As we approach a watershed election on July 3, what I can say, for what it’s worth is that the next wave of Thai prosperity is at most a few years away before the big one, the fifth wave of wealth generation in the Kingdom takes hold. It is one you really don’t want to miss. If you’re lucky there will be a crash in prices and property first, probably by 2013-2014. Sooner if things get very ugly post July 3.
A crash is avoidable but it seems more likely, and when the reshaped Thailand comes out of the next difficult period, it will be a sight to behold.
In simple terms, if you see the SET back at 650-700 points after a major issue or three in the not too distant future, buying the market will be rewarded with a rally to and quite possibly well above 2000 points by 2018-2020, and with it Thailand will have provided the smart expat with a far healthier retirement plan than the British, American, Japanese or German governments ever will be able to afford.
In the meantime buy hugely undervalued land in certain parts of Thailand, not too far from the capital. Even agricultural land with water is a no brainer for those with some foresight. As an example one can purchase such land with a crop output value per rai of less than 2 years output and still within 200 km of Bangkok.
Opportunity is everywhere.
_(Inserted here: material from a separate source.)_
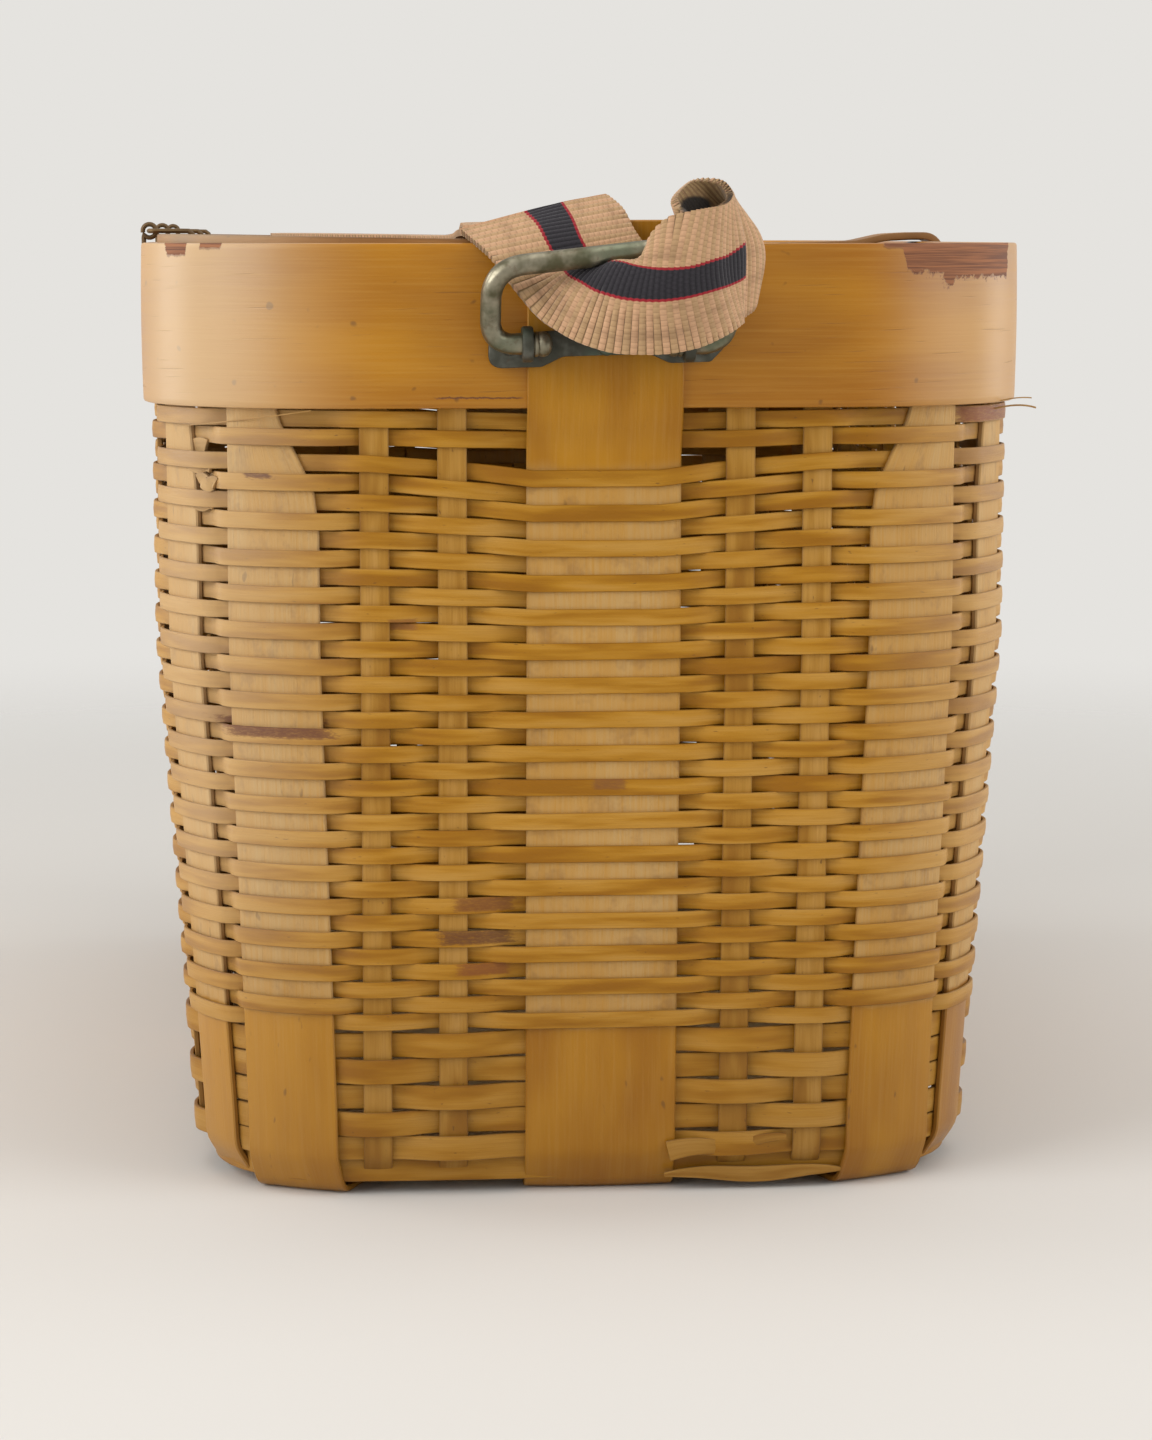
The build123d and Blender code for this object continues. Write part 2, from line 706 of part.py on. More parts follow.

Those who take it find Thailand to be a wonderful home and the place where dreams do come true.
Hell, if you miss your civil rights, you’d be amazed at how enfranchised a farang can become here if they really want to vote. “ I’ll take the whole village please.”
Very interesting indeed, and I agree that for those willing to take a punt – and let's be honest here, prepared to take a few risks along the way – there's much opportunity and potentially riches and rewards!